27分南アフリカはスクラムからSHレイナー、SOヤンチースとつないで最後はWTBゲラントがトライ。ゴールも決まって40-0となる。
その後カナダも攻め込むがなかなかトライが取れない。35分、敵陣ゴール前のラックで相手を剥がす時に、カナダLOジョシュ・ラーセンが肩で相手の首にチャージしてしまい、レッドカード。
40分、敵陣で相手のスクラムから出たボールをCTBステインがインターセプトしトライ。SOヤンチースのゴールも追加され、南アフリカは47-0と大量リードで前半を折り返す。
後半、一矢報いたいカナダは果敢に敵陣に攻め込んでいく。5分、ようやくラインアウトから左へ展開し、ゴール前のラックからFLマット・ヒートンがトライ。SOピーター・ネルソンのゴールも決まり47-7とする。
しかし南アフリカも、14分HOスカルク・ブリッツのトライとSOヤンチースのゴールで54-7とさらに突き放し、にはFBダミアン・ウィレムセのトライで66-7とする。
試合終了間際のロスタイム、カナダにボールが出るも、ノックオンで試合終了。
後半はカナダも奮闘したが、結局66-7で南アフリカが10トライの大勝となった。
南アフリカははボーナスポイントを得て勝利し総勝ち点を15に伸ばしたため、決勝トーナメント進出が決定した。これでこれまで参加した全ての大会で8強入りを果たした。一方のカナダはまたしても勝ち点を得られす敗退が決まった。
カナダのキングスリー・ジョーンズHCは、「ハーフタイムに少し話をして調整できたので、後半は素晴らしいパフォーマンスができた。後半40分間の14人での戦いぶりは素晴らしかったが、やはりスプリングボクスは素晴らしいチームだった」と選手たちが粘り強く戦い抜いたことをたたえた。
南アフリカのラシー・エラスムス監督は、「湿気がすごかったが、今はとてもハッピーだ。これから選手たちに2日間のオフを与えて、日曜日には準々決勝で戦う相手がわかるでしょう。数週間前に戦った日本も素晴らしかったですし、スコットランドもアイルランドもそうです。いずれにせよ手強い相手になりますよ」とベスト8進出を決めて安堵の表情を浮かべつつ次を見据えた。
カナダはプールステージ敗退が決定したが、今大会初勝利を目指して、10月13日(日)に岩手・釜石鵜住居復興スタジアムでナミビアと対戦する。
プール全日程を終えた南アフリカは、12日(土)のニュージーランド対イタリア、13日の日本対スコットランドの結果で準々決勝の対戦相手が決まる。
◇トップリーガー、RG・スナイマンがプレイヤー・オブ・ザ・マッチ
プレイヤー・オブ・ザ・マッチはトップリーグ、Honda所属のLO、RG・スナイマンが選出された。

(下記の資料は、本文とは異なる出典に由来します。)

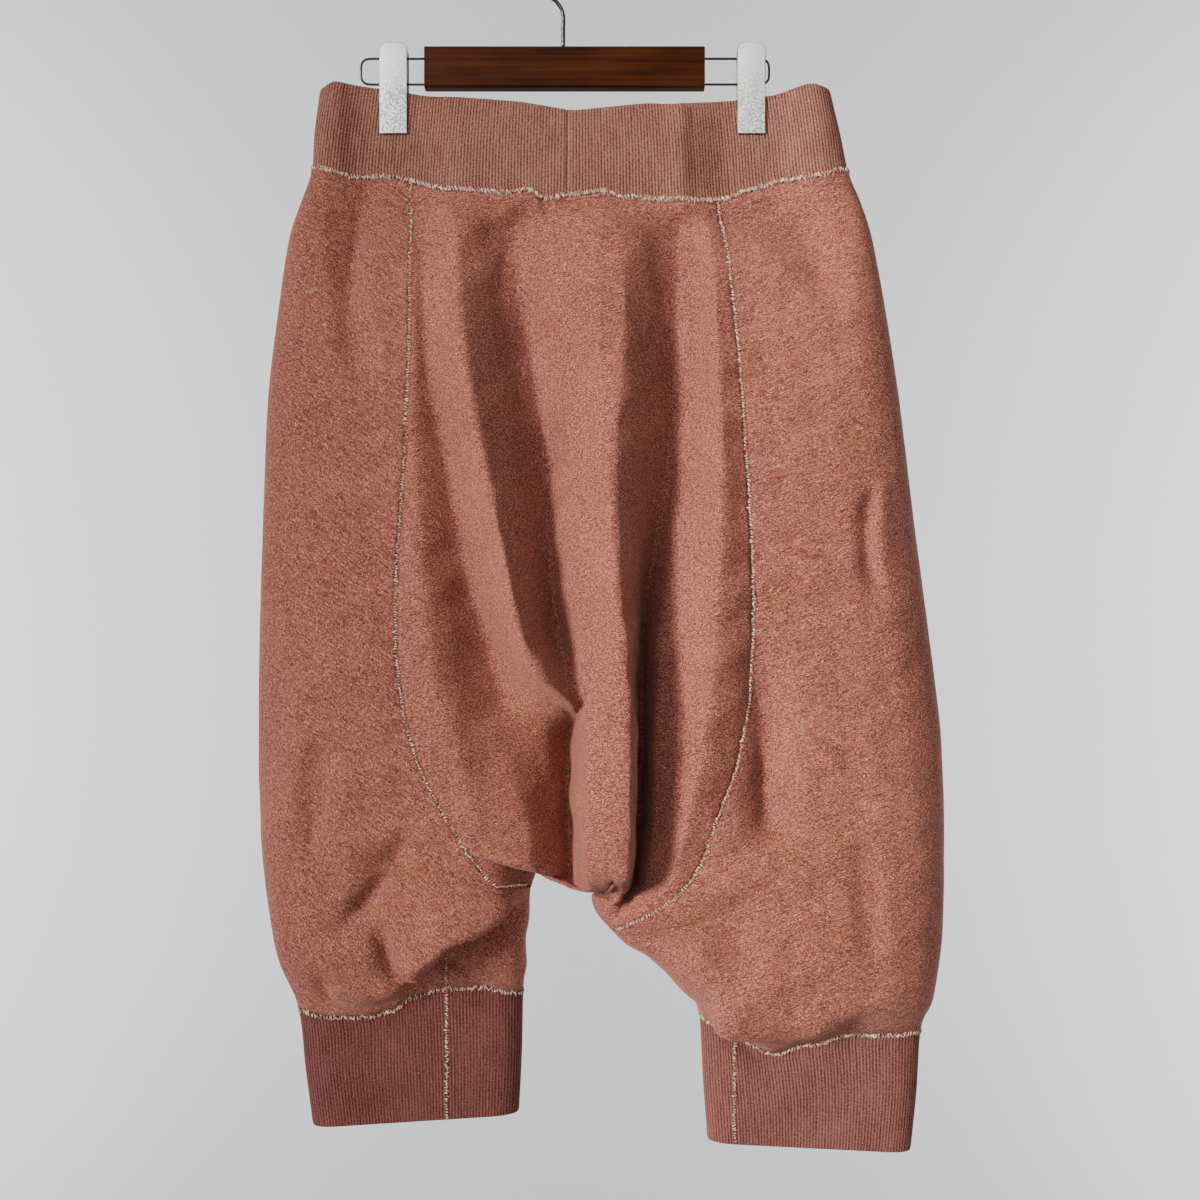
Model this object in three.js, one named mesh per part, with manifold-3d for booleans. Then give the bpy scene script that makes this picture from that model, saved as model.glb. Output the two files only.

80分を戦い終えた感想を聞かれたスナイマンは、「まだ全然疲れていないよ。これからワットバイクに乗ろうかな」と笑顔を見せつつも「1人少ないのにカナダのセットピースはそれを感じさせなかった。すごくいいディフェンスだった」とカナダを称え、自分のトライについては、「ボールを持って走るのはとっても楽しかったけど、全てはエルトン(・ヤンチース)のおかげだよ」とチームメイトに感謝した。